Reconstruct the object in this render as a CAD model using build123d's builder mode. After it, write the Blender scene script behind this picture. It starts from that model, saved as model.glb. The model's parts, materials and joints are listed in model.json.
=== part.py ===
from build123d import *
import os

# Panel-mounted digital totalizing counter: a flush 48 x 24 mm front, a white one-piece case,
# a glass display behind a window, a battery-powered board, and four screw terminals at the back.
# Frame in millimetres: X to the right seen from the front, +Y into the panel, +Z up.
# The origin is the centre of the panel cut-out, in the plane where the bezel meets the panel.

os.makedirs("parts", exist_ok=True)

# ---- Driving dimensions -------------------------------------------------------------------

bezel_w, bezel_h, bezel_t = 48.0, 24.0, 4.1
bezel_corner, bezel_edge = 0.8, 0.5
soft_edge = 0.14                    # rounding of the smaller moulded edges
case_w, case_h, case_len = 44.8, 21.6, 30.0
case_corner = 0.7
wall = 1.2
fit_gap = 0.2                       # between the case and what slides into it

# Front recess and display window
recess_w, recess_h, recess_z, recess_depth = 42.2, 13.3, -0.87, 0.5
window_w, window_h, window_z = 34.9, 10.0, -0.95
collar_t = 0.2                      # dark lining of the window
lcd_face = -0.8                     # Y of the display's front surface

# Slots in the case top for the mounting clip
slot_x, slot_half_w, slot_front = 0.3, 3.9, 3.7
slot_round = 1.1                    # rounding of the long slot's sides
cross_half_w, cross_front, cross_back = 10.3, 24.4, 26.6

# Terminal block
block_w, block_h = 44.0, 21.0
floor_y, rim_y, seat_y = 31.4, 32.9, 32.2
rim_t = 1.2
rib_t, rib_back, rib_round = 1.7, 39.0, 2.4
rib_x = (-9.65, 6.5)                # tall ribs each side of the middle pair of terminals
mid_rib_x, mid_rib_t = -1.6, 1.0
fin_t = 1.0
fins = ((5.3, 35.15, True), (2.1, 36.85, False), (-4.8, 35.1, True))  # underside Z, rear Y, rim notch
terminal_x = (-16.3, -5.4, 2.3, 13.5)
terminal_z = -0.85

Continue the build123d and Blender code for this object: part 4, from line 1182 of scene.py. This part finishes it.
=-=-=
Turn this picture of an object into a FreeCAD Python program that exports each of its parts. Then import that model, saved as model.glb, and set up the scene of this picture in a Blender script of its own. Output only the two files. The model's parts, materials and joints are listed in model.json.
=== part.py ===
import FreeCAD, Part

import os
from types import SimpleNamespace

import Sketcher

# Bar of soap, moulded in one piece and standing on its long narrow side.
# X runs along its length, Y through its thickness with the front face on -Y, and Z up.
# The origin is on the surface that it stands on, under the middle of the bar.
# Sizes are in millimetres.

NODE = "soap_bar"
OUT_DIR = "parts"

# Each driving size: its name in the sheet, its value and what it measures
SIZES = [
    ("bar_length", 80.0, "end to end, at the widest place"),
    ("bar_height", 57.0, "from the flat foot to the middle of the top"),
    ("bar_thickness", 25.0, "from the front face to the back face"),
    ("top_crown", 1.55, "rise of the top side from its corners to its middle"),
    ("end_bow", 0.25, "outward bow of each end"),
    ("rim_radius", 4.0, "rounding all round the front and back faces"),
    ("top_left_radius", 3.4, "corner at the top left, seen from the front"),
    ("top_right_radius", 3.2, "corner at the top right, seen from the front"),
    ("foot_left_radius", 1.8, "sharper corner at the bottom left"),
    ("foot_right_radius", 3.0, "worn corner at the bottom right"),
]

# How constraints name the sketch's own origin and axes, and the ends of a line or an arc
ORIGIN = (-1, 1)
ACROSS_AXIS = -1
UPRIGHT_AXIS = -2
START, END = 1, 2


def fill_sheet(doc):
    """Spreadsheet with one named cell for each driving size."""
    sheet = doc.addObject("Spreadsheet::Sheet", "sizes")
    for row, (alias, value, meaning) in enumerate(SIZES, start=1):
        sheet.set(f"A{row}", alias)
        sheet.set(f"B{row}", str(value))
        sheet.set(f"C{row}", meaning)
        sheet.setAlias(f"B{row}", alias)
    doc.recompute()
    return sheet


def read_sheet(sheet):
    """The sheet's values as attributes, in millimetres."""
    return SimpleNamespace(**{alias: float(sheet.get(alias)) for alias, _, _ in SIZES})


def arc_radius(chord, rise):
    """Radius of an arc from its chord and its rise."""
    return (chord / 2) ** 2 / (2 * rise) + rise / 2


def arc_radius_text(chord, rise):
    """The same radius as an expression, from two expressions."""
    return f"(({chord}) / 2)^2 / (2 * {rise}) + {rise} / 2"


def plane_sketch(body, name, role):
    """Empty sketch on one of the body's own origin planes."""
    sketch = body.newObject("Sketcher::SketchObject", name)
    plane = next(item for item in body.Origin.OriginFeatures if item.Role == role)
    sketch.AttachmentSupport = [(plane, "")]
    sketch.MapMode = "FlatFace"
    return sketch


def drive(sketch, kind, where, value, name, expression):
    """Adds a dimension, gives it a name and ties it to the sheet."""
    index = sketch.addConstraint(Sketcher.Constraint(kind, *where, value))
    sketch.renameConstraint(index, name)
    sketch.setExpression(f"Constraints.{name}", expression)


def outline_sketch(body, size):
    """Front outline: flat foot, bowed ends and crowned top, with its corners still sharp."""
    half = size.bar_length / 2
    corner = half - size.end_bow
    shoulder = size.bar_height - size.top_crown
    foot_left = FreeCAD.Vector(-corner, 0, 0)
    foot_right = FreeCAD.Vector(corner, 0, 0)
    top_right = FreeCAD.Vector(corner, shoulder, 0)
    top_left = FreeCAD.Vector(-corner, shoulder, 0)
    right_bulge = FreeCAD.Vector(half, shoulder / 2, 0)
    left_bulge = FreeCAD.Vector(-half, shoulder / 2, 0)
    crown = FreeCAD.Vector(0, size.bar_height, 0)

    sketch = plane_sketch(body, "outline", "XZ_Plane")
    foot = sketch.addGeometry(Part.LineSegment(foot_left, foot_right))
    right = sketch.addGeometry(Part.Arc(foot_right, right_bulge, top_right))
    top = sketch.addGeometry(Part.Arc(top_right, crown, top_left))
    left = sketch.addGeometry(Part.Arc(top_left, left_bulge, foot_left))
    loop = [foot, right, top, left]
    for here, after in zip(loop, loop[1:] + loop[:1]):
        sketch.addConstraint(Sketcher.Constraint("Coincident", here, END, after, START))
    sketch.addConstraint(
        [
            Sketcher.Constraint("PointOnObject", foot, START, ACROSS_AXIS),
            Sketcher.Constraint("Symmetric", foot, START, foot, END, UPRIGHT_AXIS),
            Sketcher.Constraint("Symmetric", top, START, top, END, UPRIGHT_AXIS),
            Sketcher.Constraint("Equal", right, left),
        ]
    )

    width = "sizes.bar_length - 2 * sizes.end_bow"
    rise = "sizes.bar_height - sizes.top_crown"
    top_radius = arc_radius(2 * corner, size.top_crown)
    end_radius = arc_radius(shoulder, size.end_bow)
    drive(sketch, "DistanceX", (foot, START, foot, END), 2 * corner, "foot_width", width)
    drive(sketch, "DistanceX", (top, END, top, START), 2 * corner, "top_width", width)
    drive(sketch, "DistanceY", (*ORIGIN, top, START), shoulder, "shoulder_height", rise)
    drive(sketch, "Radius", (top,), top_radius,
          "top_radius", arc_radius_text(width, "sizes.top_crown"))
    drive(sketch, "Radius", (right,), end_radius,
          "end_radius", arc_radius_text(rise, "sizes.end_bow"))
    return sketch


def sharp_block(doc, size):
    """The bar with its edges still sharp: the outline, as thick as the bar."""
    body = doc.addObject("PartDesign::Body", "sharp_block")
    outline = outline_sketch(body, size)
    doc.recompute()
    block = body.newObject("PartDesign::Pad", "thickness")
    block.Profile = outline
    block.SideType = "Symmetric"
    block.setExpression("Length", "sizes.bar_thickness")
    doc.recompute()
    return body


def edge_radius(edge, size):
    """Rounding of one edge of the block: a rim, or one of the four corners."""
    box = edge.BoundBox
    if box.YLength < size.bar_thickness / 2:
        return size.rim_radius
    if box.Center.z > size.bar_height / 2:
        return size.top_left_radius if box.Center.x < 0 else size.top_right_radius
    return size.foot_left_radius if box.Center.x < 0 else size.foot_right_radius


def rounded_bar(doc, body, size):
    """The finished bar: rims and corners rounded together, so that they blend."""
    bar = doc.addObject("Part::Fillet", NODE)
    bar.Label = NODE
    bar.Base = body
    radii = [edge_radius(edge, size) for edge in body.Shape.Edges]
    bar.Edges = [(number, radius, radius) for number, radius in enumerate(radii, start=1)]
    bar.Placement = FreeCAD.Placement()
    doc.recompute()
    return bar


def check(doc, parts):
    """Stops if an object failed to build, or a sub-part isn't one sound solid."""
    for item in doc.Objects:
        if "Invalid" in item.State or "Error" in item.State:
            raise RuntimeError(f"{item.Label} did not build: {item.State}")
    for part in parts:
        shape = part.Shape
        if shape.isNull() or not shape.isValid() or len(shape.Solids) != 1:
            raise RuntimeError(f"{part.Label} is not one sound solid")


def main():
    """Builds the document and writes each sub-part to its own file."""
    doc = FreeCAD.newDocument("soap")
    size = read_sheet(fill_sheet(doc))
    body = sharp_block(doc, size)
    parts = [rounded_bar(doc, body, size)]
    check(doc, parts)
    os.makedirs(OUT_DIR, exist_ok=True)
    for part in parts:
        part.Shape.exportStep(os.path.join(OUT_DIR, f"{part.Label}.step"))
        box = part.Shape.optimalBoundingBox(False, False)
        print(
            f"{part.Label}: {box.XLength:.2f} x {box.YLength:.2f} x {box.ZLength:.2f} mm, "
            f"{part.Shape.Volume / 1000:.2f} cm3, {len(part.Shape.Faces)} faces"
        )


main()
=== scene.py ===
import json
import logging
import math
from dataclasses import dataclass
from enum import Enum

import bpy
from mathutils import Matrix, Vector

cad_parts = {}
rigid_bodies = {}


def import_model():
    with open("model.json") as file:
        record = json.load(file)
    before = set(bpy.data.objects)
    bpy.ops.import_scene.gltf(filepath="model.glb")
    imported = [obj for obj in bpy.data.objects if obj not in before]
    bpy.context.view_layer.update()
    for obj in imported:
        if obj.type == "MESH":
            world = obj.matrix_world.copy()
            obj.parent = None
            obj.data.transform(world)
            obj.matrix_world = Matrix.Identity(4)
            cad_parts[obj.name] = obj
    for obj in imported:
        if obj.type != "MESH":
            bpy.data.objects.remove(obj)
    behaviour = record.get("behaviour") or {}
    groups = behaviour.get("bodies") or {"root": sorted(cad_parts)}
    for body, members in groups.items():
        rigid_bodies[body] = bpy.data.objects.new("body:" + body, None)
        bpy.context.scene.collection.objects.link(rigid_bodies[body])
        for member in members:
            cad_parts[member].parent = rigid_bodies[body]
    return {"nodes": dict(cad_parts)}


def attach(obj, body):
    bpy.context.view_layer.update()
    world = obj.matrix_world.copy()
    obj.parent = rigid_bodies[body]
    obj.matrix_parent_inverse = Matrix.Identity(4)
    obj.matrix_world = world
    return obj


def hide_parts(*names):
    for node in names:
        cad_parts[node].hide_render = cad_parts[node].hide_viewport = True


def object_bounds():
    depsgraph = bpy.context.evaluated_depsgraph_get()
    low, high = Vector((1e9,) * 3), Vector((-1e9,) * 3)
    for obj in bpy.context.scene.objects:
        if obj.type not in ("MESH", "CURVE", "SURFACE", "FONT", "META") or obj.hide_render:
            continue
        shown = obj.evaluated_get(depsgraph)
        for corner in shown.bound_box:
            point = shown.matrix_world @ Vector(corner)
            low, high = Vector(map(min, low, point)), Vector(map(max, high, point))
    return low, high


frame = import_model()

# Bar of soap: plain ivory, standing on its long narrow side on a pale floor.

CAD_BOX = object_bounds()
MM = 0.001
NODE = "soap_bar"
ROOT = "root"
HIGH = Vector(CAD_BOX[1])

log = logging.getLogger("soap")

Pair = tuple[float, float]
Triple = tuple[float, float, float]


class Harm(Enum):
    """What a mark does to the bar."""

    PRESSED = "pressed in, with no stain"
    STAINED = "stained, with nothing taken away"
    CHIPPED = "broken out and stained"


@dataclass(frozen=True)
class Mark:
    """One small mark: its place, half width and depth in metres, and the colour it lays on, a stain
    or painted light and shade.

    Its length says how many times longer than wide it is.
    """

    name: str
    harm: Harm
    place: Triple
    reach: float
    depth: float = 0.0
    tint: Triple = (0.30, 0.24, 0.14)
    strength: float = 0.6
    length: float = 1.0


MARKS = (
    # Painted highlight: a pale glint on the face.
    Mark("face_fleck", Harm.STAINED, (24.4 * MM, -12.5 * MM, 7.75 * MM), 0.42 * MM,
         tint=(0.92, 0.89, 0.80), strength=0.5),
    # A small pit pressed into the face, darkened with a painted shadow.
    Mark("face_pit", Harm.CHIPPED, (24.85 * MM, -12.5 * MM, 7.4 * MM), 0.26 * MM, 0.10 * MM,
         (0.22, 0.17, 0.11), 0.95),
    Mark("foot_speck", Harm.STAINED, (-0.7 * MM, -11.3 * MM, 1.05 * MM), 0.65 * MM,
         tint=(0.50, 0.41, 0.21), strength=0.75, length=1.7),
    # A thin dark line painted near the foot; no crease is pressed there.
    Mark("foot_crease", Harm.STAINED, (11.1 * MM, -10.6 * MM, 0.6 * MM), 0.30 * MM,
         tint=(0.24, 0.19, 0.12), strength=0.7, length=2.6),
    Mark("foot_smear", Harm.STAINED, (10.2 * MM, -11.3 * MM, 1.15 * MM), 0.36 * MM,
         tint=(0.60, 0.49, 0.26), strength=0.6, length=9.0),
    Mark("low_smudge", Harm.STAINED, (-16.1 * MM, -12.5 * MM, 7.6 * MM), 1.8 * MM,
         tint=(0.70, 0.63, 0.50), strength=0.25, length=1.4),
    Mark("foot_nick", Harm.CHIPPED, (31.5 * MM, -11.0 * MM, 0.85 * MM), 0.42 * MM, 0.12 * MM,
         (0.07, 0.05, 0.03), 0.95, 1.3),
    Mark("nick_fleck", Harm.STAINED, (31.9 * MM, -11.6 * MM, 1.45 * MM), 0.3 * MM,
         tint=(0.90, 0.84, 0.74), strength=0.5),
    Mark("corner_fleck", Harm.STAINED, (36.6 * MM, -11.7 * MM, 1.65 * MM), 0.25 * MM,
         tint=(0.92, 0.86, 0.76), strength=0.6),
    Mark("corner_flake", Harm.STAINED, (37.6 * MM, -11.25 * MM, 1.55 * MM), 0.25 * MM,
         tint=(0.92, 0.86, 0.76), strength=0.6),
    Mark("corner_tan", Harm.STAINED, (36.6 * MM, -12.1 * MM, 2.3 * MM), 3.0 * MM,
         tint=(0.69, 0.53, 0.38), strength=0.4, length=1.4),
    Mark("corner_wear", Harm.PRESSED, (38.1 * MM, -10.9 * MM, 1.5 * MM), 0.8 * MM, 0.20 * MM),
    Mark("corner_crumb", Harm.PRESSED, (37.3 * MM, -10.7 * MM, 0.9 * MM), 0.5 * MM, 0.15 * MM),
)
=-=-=
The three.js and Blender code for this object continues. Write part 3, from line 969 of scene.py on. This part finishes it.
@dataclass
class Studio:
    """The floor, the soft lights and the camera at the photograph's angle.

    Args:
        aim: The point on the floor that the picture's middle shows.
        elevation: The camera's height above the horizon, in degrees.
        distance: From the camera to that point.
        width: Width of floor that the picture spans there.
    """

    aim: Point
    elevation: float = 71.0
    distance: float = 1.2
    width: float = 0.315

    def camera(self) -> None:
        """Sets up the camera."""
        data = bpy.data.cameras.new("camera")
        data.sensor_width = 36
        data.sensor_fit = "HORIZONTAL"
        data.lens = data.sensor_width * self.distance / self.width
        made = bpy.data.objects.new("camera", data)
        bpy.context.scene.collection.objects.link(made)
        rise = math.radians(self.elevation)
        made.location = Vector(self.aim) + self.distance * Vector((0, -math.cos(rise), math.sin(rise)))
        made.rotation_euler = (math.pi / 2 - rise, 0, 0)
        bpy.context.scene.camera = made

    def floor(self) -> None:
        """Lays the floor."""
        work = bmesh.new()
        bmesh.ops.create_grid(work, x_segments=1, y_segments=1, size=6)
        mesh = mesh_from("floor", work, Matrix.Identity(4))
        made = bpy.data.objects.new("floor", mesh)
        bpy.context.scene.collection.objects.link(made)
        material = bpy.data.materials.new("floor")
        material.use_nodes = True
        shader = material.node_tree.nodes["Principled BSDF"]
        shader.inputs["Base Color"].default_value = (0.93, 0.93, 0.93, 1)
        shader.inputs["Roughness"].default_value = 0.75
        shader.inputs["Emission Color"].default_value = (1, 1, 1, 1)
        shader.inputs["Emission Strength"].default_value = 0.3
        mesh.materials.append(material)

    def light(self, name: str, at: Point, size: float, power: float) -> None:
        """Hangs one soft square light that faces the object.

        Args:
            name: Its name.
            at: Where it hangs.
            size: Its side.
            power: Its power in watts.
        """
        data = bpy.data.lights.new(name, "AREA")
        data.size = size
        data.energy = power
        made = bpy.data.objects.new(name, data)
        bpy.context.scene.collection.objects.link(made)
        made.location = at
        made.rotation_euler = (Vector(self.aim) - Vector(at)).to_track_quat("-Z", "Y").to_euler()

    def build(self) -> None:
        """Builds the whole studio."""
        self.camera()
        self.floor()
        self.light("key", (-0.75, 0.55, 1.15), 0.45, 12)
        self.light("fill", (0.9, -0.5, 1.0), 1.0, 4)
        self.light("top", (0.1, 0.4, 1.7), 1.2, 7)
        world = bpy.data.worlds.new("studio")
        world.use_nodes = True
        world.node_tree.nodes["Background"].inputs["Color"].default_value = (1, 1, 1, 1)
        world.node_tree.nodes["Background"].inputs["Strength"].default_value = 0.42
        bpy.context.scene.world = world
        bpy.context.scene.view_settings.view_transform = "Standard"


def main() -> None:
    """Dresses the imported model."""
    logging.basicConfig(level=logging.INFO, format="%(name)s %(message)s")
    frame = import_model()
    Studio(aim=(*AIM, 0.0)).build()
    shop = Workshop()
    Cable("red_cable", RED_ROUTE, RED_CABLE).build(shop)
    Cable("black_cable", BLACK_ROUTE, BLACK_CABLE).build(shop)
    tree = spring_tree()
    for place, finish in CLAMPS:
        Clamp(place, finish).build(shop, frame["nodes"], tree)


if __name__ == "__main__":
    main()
=-=-=
(YOUR INSTRUCTIONS): Start with the line that contains "box = part.Shape.optimalBoundingBox(False, False)" and end with the line that contains "obj.matrix_world = Matrix.Identity(4)"; give those lines again exactly, and no others.

(RESPONSE):
        box = part.Shape.optimalBoundingBox(False, False)
        print(
            f"{part.Label}: {box.XLength:.2f} x {box.YLength:.2f} x {box.ZLength:.2f} mm, "
            f"{part.Shape.Volume / 1000:.2f} cm3, {len(part.Shape.Faces)} faces"
        )


main()
=== scene.py ===
import json
import logging
import math
from dataclasses import dataclass
from enum import Enum

import bpy
from mathutils import Matrix, Vector

cad_parts = {}
rigid_bodies = {}


def import_model():
    with open("model.json") as file:
        record = json.load(file)
    before = set(bpy.data.objects)
    bpy.ops.import_scene.gltf(filepath="model.glb")
    imported = [obj for obj in bpy.data.objects if obj not in before]
    bpy.context.view_layer.update()
    for obj in imported:
        if obj.type == "MESH":
            world = obj.matrix_world.copy()
            obj.parent = None
            obj.data.transform(world)
            obj.matrix_world = Matrix.Identity(4)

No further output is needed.